Learning non-alternating abstract URs
In a piece of my dissertation research, I test several learning algorithms on pre-nasal vowel data from Punjabi. The result is that previous computational learners fail to prefer a minimally abstract underlying representation (UR) over increasingly abstract alternatives. However, I demonstrate that if a computational learner is equipped with a bias that prefers to minimize the disparities between a UR and its corresponding surface representation, the learner favors the minimally abstract UR. Given the inclusion of this bias, searching through the set of potential URs can be structured in such a way that URs with the least amount of disparities from the SR are examined first, beginning with the fully faithful UR and followed by URs with an increasing number of disparities until a UR is found that provides a sufficiently high probability for the observed data.

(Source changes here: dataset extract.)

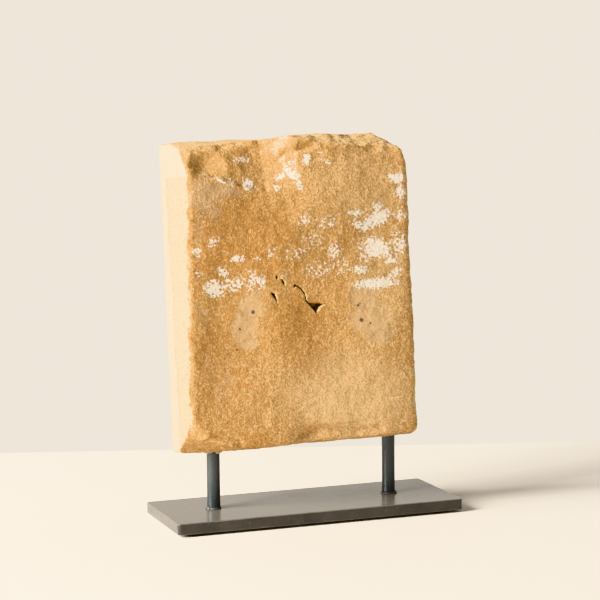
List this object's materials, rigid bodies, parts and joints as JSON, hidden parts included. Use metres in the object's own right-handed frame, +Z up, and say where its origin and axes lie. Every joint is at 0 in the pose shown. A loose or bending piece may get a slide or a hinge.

Typological analysis of default stress patterns
In collaboration with Brett Hyde, we use the Weak Bracketing framework (Hyde 2002, 2016) to analyze an interesting stress pattern in Sentani, a Papuan language of New Guinea. In odd-parity forms, Sentani’s stress pattern is identical to iambic minimal alternation patterns, in which syllables are footed as iambs with stress on every even-numbered syllable from the left (e.g., ha.ˌxo.mi.ˈbo.xe ‘he followed them’). In four-syllable forms, Sentani exhibits a stress clash with the final iamb transforming into a trochee to avoid word-final stress (e.g., mo.ˌxa.ˈna.le ‘I do (it) for him’), but in even-parity forms with six or more syllables, a word-medial stress lapse emerges such that stress on the penultimate foot is not realized (e.g., mo.ˌlo.ko.xa.wa.ˈlɛ.ne ‘I wrote to you’). In our analysis, we show that with the use of a constraint that requires word-level stress on the final foot and another constraint requiring initial stress, the Sentani pattern is captured straightforwardly under the Weak Bracketing framework.